Historically, the cyclical turning points in the leading index have occurred before those in aggregate economic activity, while the cyclical turning points in the coincident index have occurred at about the same time as those in aggregate economic activity.

A change in direction in a composite index does not signal a cyclical turning point unless the movement is of significant size, duration, and scope. Historical analysis with U.S. data shows recession warnings are best determined by looking for negative growth of at least 1 percent, coupled with declines in at least half of the components over a six-month span. Further explanations of the cyclical indicator approach and the composite index methodology appear in The Conference Board’s Business Cycle Indicators page:     Methodology and Revisions.

U.K Composite Indexes: Components and Standardization Factors

Leading Index Factor
1. Bond Yields, Percent .4583
2. Export Order Book Volume .0706
3. Change in Consumer Confidence .1143
4. Change in Inventories .0006
5. Money Supply, M0 .2157
6. Stock Prices, Ordinary Industrial Share Index .0332
7. New Orders, Engineering Industries .0639
8. Housing Starts .0435

 
Coincident Index Factors
1. Personal Disposable Income .2583
3. Industrial Production .0926
4. Retail Sales .0893
5. Unemployment Rate .5597

Notes:  The component factors are inversely related to the standard deviation of the month-to-month changes in each component. They are used to equalize the volatility of the contribution from each component and are "normalized" to sum to 1. These factors are newly revised with this release (January 23, 2001), and all historical values for the two composite indexes are revised at this time to reflect the changes. (Under normal circumstances, updates to the leading and coincident indexes only incorporate revisions to data over the past six months.)

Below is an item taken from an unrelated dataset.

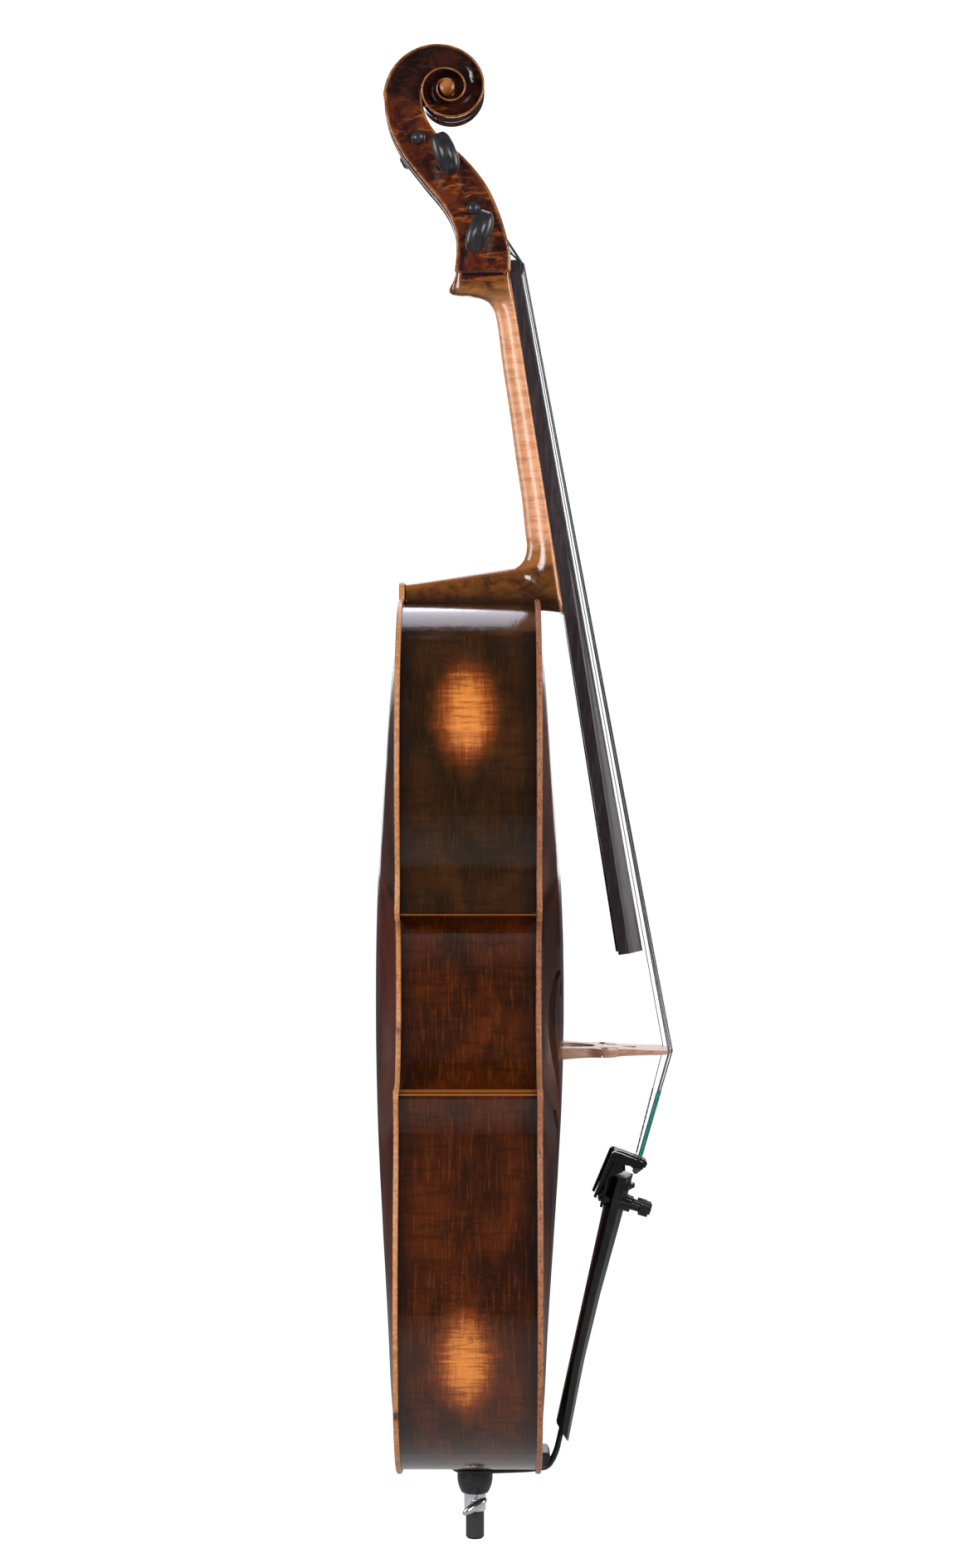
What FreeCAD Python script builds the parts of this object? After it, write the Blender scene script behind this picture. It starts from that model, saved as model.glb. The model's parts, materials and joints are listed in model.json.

The factors above for the leading index were calculated using 1977-1999 as the sample period for measuring volatility. A separate set of factors for the 1974-1977 period, as well as the 1960-1973 period, is available upon request. The factors above for the coincident index were calculated using 1971-1999 as the sample period; a separate set of factors for 1970-1971 is available upon request. These multiple sample periods are the result of different starting dates for the component data. When one or more components is missing, the other factors are adjusted proportionately to ensure that their total continues to sum to 1. For additional information on the standardization factors and the index methodology visit the page: Methodology and Revisions.

To address the problem of lags in available data, those leading and coincident indicators that are not available at the time of publication are estimated using statistical imputation. An autoregressive model is used to estimate each component. The resulting indexes are constructed using real and estimated data, and will be revised as the data unavailable at the time of publication become available. Such monthly data revisions are now a regular part of the U.S. Business Cycle and Global Indicators program. The main advantage of this procedure is to utilize in the leading index the data such as bond yields, stock prices, and change in consumer confidence that are available sooner than other data on "real" aspects of the economy such as housing starts and new orders. Empirical research by The Conference Board suggests there are real gains in adopting this procedure to make all the indicator series as up-to-date as possible.